Examining these facts in light of the provisions and legal principles as seen earlier, even if AA made an indirect contribution to increase the value of stocks held by the Plaintiff, a shareholder of the △△ building business, by indirectly donating the instant real estate to the △△ building business, the instant real estate donation constitutes a donation of property to a corporation without deficit or a donation of property to the extent that it does not fall under a taxable object of loss, and thus, △△ case bears corporate tax on the profits accruing from the donation of assets.

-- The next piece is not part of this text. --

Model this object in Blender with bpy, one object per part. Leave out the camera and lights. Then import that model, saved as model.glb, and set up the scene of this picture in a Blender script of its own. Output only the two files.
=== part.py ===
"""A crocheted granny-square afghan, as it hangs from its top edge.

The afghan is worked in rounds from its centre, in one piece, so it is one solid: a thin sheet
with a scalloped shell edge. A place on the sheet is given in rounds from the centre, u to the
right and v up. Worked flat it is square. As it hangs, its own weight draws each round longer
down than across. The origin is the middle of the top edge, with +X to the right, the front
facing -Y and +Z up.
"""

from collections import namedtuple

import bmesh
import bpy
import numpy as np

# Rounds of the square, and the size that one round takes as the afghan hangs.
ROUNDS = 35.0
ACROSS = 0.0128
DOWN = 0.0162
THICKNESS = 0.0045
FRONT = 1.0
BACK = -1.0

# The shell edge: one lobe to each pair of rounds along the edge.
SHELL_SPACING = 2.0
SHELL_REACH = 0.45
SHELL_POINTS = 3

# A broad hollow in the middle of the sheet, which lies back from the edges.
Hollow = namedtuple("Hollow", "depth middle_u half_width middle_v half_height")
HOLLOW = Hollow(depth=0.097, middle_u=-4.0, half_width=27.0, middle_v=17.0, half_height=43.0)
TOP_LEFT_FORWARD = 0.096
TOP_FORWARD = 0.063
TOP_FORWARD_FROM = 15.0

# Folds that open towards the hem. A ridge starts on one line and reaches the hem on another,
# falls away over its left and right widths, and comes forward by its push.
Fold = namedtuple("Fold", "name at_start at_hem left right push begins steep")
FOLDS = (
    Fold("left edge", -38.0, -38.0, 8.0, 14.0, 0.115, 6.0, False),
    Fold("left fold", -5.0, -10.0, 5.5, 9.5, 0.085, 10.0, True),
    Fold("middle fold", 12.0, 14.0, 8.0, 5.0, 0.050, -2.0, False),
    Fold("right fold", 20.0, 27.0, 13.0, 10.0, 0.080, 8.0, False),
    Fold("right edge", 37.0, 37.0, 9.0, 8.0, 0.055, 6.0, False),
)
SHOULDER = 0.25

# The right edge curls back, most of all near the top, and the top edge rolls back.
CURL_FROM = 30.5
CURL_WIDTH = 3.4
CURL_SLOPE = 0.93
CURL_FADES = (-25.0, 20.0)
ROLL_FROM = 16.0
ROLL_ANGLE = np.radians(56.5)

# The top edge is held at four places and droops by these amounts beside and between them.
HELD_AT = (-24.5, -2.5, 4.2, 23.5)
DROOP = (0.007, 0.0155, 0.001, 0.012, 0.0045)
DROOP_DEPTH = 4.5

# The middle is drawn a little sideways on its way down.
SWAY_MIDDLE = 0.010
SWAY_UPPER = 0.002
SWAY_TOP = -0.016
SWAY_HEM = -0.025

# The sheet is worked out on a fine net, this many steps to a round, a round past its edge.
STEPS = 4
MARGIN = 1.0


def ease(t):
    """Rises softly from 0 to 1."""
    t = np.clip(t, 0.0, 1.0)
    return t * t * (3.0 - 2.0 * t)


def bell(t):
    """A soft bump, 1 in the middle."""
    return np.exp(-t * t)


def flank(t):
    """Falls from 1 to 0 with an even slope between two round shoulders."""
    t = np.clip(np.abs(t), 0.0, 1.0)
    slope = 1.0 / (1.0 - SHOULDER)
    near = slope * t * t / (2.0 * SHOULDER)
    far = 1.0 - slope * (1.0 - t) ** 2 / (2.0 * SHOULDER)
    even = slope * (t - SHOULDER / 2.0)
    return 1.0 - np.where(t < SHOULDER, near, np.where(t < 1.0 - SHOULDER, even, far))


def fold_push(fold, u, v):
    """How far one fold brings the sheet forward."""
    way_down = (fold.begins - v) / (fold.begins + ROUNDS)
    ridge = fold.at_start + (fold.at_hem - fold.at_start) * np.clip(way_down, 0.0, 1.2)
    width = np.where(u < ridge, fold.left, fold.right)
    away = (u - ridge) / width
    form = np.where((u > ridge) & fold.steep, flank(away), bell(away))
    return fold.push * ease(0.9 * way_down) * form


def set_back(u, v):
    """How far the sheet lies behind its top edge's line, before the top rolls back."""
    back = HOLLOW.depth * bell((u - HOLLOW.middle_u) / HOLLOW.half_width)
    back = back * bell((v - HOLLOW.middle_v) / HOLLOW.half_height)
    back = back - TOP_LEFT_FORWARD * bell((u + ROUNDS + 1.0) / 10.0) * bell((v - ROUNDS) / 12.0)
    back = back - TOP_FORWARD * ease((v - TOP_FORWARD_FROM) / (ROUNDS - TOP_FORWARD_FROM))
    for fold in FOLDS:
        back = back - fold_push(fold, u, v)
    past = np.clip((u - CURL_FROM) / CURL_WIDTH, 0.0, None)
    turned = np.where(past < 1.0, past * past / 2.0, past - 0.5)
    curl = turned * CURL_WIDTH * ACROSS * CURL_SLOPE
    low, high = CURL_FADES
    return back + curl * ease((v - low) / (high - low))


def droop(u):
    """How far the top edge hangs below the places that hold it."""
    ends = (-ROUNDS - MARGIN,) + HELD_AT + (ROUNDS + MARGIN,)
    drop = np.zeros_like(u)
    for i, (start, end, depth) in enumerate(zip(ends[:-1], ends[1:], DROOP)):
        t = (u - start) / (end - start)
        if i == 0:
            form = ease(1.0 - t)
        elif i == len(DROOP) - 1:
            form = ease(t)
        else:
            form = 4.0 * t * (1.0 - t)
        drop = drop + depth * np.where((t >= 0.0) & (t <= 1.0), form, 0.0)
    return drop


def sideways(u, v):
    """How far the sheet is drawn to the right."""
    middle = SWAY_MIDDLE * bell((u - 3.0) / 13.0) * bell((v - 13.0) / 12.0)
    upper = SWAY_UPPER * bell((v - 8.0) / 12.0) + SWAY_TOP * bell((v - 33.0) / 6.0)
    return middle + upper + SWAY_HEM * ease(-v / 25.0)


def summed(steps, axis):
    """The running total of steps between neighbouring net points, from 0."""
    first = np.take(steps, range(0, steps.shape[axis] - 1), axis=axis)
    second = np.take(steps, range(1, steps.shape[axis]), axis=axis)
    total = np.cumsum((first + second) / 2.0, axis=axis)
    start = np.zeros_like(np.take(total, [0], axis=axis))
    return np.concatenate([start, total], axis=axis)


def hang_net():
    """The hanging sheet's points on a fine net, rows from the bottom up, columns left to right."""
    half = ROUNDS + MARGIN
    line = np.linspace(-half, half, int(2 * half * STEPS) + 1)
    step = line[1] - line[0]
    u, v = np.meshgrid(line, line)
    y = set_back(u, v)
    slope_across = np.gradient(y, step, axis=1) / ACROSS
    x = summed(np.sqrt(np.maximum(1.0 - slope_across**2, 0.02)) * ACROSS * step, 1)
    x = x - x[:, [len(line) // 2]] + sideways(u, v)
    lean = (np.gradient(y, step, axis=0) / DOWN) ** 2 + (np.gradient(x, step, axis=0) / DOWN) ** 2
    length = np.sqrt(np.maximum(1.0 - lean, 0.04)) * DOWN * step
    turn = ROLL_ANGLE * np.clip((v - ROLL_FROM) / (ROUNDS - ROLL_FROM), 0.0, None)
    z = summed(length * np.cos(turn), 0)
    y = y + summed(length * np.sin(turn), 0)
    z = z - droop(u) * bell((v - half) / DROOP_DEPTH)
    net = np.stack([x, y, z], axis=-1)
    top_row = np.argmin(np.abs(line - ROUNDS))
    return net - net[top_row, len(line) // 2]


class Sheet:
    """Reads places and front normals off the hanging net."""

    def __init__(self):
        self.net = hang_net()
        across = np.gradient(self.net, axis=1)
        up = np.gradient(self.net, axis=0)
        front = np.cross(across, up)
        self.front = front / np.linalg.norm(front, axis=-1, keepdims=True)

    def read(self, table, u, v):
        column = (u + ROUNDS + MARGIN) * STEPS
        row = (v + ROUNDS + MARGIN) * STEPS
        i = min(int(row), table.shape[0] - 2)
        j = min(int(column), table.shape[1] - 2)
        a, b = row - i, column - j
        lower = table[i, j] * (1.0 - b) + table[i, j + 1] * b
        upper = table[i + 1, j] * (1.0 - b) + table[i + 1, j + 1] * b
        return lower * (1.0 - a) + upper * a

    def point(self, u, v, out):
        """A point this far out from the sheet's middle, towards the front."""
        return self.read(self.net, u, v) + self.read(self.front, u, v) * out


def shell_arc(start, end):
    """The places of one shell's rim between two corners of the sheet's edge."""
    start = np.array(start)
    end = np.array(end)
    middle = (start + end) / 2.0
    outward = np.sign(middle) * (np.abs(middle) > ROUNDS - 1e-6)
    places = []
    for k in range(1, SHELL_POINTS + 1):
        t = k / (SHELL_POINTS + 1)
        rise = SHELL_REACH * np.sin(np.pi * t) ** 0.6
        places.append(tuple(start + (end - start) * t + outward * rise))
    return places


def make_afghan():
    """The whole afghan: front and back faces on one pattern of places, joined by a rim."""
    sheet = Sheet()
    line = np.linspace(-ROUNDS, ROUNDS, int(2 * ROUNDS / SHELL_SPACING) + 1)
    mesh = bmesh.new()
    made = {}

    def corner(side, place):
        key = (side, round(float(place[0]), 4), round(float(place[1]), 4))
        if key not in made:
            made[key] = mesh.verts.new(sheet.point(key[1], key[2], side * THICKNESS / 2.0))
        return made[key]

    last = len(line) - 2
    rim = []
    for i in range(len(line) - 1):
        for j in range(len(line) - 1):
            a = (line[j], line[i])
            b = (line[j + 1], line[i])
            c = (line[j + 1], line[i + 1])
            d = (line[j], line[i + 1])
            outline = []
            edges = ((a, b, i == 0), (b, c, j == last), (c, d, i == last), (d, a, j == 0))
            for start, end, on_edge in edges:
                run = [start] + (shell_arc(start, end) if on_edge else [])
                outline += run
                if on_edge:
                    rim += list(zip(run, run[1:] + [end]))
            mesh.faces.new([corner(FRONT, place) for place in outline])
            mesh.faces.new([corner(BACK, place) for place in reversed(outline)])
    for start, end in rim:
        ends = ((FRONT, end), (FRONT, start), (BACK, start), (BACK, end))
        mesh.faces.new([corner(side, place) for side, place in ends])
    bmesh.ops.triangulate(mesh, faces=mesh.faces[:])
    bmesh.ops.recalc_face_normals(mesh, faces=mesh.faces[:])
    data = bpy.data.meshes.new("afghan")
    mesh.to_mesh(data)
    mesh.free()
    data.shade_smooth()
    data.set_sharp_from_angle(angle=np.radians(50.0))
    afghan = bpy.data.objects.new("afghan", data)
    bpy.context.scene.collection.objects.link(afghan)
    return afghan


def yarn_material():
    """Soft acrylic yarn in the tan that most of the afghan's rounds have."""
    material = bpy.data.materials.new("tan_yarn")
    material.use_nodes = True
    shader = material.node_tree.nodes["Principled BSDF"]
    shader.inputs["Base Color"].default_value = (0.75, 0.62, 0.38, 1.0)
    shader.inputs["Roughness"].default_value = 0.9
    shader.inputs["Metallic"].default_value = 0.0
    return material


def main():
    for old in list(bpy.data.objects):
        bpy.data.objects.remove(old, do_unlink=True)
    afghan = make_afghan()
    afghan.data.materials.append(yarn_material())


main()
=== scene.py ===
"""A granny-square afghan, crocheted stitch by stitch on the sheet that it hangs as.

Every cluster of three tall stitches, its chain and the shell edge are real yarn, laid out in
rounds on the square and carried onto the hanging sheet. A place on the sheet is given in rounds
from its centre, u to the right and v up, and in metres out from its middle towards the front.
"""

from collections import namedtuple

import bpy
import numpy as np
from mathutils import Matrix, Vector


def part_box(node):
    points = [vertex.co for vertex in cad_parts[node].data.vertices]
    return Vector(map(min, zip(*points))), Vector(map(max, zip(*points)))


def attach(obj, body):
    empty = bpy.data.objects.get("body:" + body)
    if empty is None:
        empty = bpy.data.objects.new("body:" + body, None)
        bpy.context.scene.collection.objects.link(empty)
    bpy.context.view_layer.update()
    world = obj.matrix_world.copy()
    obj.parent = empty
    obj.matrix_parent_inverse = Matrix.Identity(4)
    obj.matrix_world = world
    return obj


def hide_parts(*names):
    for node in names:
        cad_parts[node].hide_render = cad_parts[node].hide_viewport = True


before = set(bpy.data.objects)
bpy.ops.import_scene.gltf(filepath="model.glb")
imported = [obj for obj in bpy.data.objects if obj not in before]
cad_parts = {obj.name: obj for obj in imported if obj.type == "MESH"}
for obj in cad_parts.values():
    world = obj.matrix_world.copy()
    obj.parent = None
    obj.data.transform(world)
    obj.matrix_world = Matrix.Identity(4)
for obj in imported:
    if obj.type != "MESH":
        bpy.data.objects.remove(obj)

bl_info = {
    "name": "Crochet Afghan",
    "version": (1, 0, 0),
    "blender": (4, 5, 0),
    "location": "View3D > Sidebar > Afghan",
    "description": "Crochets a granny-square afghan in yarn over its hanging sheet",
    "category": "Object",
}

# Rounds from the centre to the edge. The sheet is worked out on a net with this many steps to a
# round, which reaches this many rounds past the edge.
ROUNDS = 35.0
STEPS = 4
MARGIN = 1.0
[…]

As such, gift tax cannot be imposed on the profits accrued to the Plaintiff pursuant to Article 2(3) of the Act, and the instant real estate donation does not fall under the “business acquisition limit, etc.” under Article 42(1)3 of the Act, and thus, the instant disposition imposing gift tax on the Plaintiff by applying Articles 2(3) and 42(1)3 of the Act is unlawful as it goes beyond the limit of imposing gift tax
The judgment below to the same purport is just, and contrary to the allegations in the grounds of appeal, there are no errors in the misapprehension of legal principles as to the interpretation and application of Articles 2(3), 41(1) and 42(1)3 of the Act.
4. Conclusion
Therefore, the appeal is dismissed, and the costs of appeal are assessed against the losing party. It is so decided as per Disposition by the assent of all participating Justices.